Flexible leader election quorum
The leader failover process and leader election quorum are only interested in preventing any potential in-flight writes. Let’s say that a currently active leader exists and uses the whole acceptor set. At some point, a few of the acceptors become unavailable. The leader notices this and excludes them from the active set of acceptors. We can call this new set of acceptors that the leader currently uses a write set.
The leader constantly monitors the available set of acceptors and keeps this write set up to date. Since any in-flight operations only happen on the write set, we can safely say that a quorum on the write set is enough to elect a new leader. The only bit left in the puzzle involves how to propagate this information to all potential future leaders. As it turns out, we propagate information in such a way all the time. Any successful completion of phase two of Flexible Paxos is guaranteed to be visible by all future leaders. In other words, it is enough to do a special reconfiguration write informing that the write set has changed, and it will be picked up by the next potential leader during the election.

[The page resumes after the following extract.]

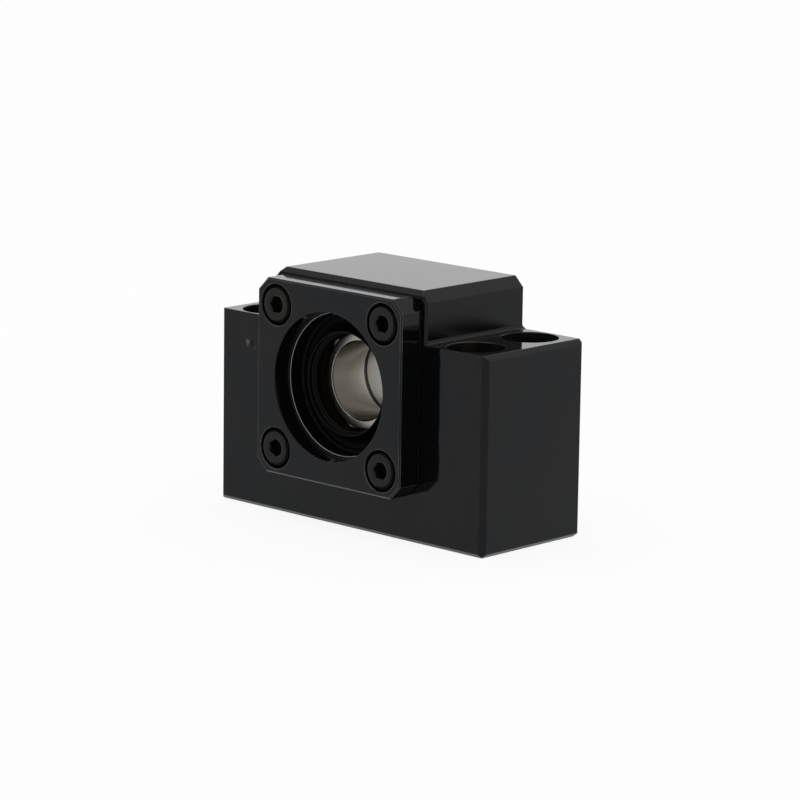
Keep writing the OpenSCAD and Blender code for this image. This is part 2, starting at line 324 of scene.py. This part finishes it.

Adjusting the write set and persisting it occurs on the same leader. As a result, guaranteeing what happens beforehand gets easy. The leader guarantees that before persisting the reduced write set it stops using the acceptors being excluded. It also guarantees that the leader does not use new acceptors until a write set containing them is persisted.
During the leader election process, a proposer can start with the full acceptor set. While asking for votes from this set, it can get information about the change in the write set and adjust accordingly.
In practice, a leader will observe losses and adjust the necessary quorum for leader election quickly. As such, the only risk left for not being able to elect leaders is if both a quorum gets lost and the leader becomes unavailable at almost the same time. This research paper details the observations this improvement is based upon.
While it’s observed that only acceptors participating in in-flight operations matter, the approach to using this information has been different. In DPaxos, an active leader constantly announces the acceptor set that it will use for the next operations. This introduces some problems that the paper explores in further detail, along with the solutions.
Results in LogDevice
As mentioned earlier, before implementing this improvement, we experienced issues with stuck recovery. After the feature rollout, we didn’t suffer a single instance. This reflected nicely in our read availability SLA. The image below shows the percentage of time we were not meeting our aspirational availability SLA before the feature rollout (left of the dotted line) and after it (right of the dotted line).
Apart from the immediate benefits regarding our SLA, we also no longer need to fall back to our membership change for leader election. We have since implemented support for linearizable writes and are working on an “exactly once” mode of delivery.